KILLVILLE MUSEUM ACQUIRES "CHOPPER" McGEE's CHOPPERS
Charles McGee was found guilty of 14 murders that occurred at the end of the nineteenth century. He was the prime suspect in over twenty more, but due to a lack of evidence and a lack of remains, these murder/disappearances remain unsolved
McGee's real teeth along with the rest of him were cremated and carted off to the local pig farm for slop seasoning so these impressions are all that remain of the "Cummington Cannibal".
McGee, a civil war veteran had been a prisoner of war at Andersonville Prison Camp in Georgia where it is estimated that between that nearly 13,000 of the 45,000 men who entered it's gates, died of starvation and disease.
But McGee did not starve. It is thought that this is where he first developed his taste for human flesh out of necessity and most likely it was also the place where he went quite mad.
He came home in 1865 and retired to the family farm in the hills.

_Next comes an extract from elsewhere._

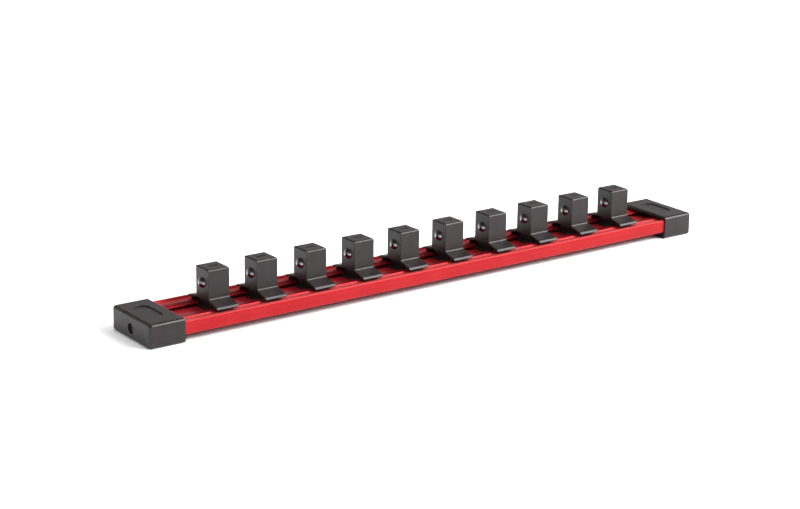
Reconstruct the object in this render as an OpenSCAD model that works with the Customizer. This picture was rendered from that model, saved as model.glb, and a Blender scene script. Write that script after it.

He led a hermit-like existence, coming to town occasionally for supplies and no one paid too much attention to him until a gruesome trail of human remains led authorities to his farm in the fall of 1892. The subsequent trial was a sensation, drawing reporters from as far as Europe. McGee was quickly found guilty and sentenced to death. The public understandably wanted swift retribution and the sentence was carried out in due haste. Whatever happened to the twenty other victims and wherever their bodies might lie will never be known. McGee took those secrets to the grave.